There are only a few sensible reasons to consider flashing AGESA 1.2.8.0 on day one. You might be troubleshooting a very specific memory compatibility problem that MSI explicitly lists as fixed in the new revision, or you might be an enthusiast who genuinely needs early support for upcoming Krackan Point or Strix Point APUs for testing or review work. Even then, you should make sure you understand how the boards USB BIOS flashback feature works, or confirm that you have access to another machine that can help you reflash in case the system fails to reach POST after the update.

For everyone else, patience is the better strategy. Give MSI and AMD time to investigate user reports, iterate on the firmware and publish a follow up BIOS that clearly addresses the current boot issues. Watch the community forums and feedback threads rather than racing to click the download button the moment a new file appears.

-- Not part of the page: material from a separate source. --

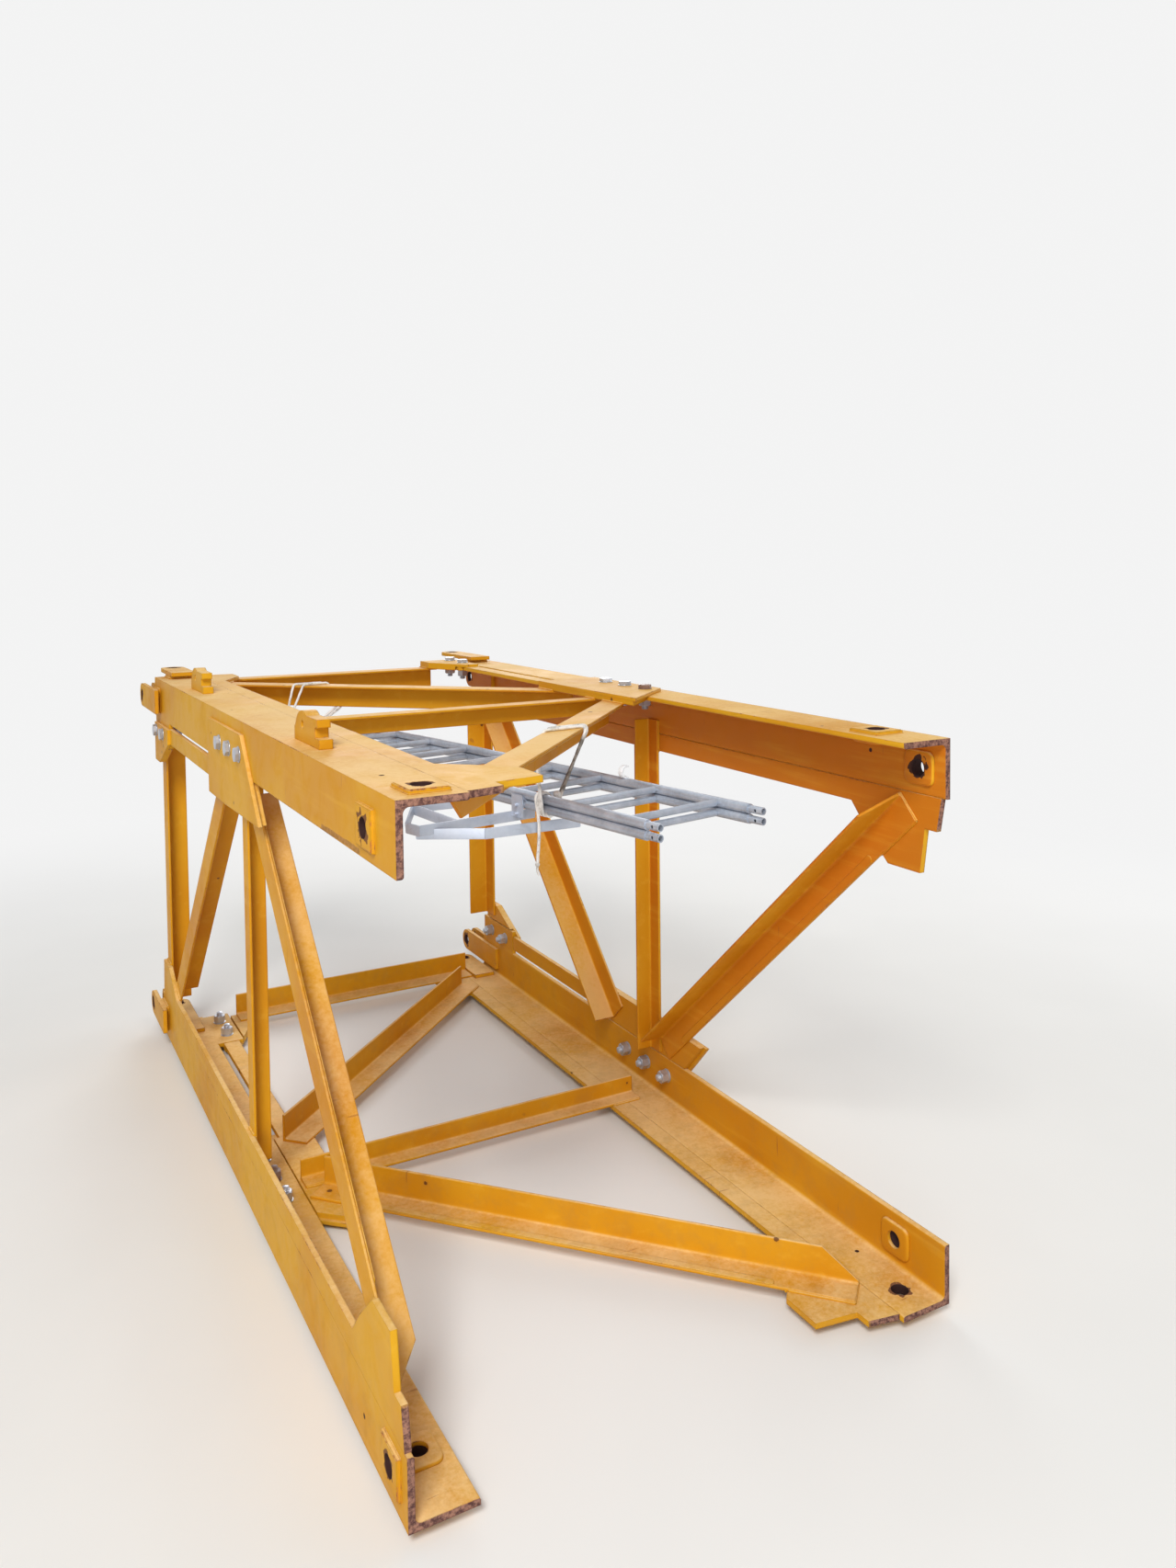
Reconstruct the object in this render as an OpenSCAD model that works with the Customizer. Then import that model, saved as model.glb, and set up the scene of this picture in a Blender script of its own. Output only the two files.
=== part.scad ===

On a young platform like AM5, with aggressive memory speeds and a new wave of APUs waiting in the wings, the very first builds of any new AGESA branch are effectively live testing on paying customers.

In the long run AGESA 1.2.8.0 will probably become just another routine stepping stone in the update history of these boards, remembered only by a few early adopters who lost an evening fighting with a suddenly silent X870E. Right now, however, it looks more like a warning label than a must have upgrade. Until MSI and the wider AMD ecosystem have ironed out the current problems, owners of 800 series AM5 motherboards are better off sticking with a stable, older BIOS rather than volunteering as test pilots for the latest microcode experiment.